Em artigo publicado no jornal Times of Israel, o rabino Nathan Lopez Cardozo, que também é holandês e dirige um think tank que produz abordagens filosóficas sobre o judaísmo, foi uma das vozes mais críticas contra a postura da sinagoga de Amsterdã.
“Vergonhoso!”, declarou Cardozo, afirmando que a instituição e o rabino Serfaty, mesmo discordando das ideias do pesquisador, deveriam “convidá-lo para discutir suas intenções e o conteúdo do documentário e possivelmente contribuir para sua realização”.
“Sua visão de que o banimento das obras de Espinosa ainda está vigente indica que você não está familiarizado com seus escritos e é completamente incapaz de expressar uma opinião sobre sua filosofia”, disse Cardozo, argumentando que o filósofo só esteve banido enquanto estava vivo e que as restrições se encerraram após sua morte.

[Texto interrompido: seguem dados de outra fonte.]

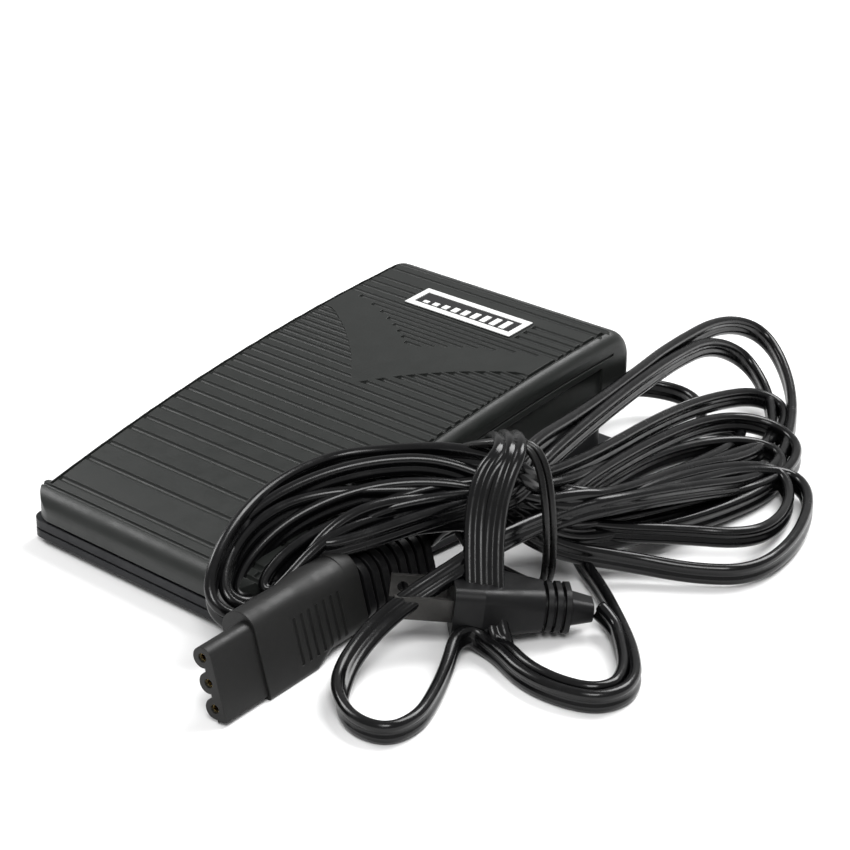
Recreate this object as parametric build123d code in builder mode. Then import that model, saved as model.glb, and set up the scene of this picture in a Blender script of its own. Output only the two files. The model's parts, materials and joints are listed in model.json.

Na carta de desculpas publicada na quarta-feira, a Sinagoga Portuguesa de Amsterdã deixa claro que seus rabinos “não têm autoridade exclusiva para declarar ninguém como persona non grata” e que os arquivos da instituição estão abertos a Melamed e ao público em geral.
“Nós realmente esperamos que você decida seguir com seus planos de vir a Amsterdã e realizar seu trabalho como foi solicitado”, conclui a carta.